Les films mettant en scène le handicap sont rares, sans doute car le sujet peut sembler assez peu porteur. La société est telle qu'il y a beaucoup d'hypocrisie dans la relation qu'entretiennent souvent les valides avec les handicapés. Ces derniers en seraient presque les freaks des temps modernes. C'est ce rejet, cet ostracisme dont nous valides somment souvent coupables qui nourrit la colère de Geirr. Sa colère est légitime même si elle ne fait que la marginaliser davantage.
Sur un ton très caustique, souvent provocateur (L'art de la pensée négative est une comédie noire, très noire même), Bard Breien met en scène - dans le huit clos de la maison de Geirr - les multiples confrontations qui vont découler de la rencontre en Geirr et les cobayes de Tori. La confrontation la plus évidente tient aux méthodes. Geirr jette le sac des mauvaises pensées par terre et s'ingénie à opposer son art de la pensée négative bien personnel. L'attitude de Geirr choque dans un premier temps, car il rejette l'aide qu'on lui propose. Elle choque surtout parce que Geirr exprime ses rancunes sans la moindre délicatesse et paraît de fait particulièrement mauvais. Geirr par son attitude révèle pourtant tout autre chose : valide ou pas, tout le monde est malheureux. Derrière les sourires figés des uns, se dissimulent bien sûr des fissures que Geirr, lui, exprime sans pudeur. Le groupe débat donc avec Geirr pour évaluer du degré de détresse des uns et des autres, dans le but de faire comprendre à Geirr qu'il n'est pas forcément le plus malheureux. La scène représente un moment de bascule important. On rit beaucoup tant cette confrontation là relève en fait de l'absurde. Elle révèle pourtant les personnages.
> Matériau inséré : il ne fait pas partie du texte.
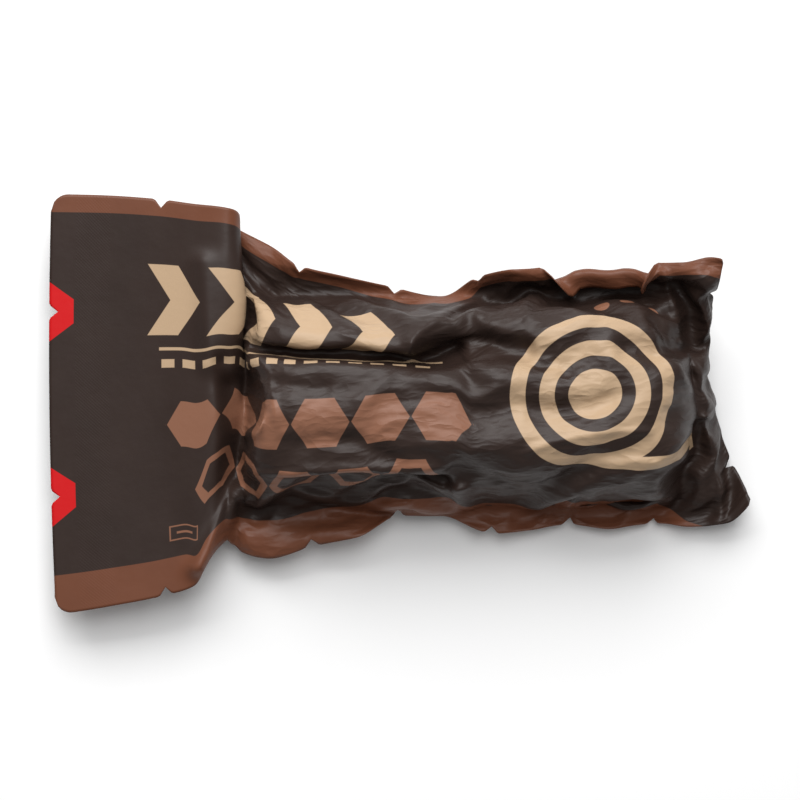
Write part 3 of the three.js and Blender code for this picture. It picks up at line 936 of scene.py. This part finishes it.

En écho à cette scène, Geirr fait rejouer le jeu de la roulette russe de Voyage au bout de l'enfer. C'est évidemmment là que chacun réalise que malgré sa détresse il tient à la vie. Entre temps, d'autres discensions sont apparues. L'hypocrisie de certains valides est levée, les tensions de couples se révèlent. Surtout, l'art très abrupte de la pensée négative telle que l'enseigne Geirr montre les personnages pour ce qu'ils sont. Chacun semble enfin s'assumer.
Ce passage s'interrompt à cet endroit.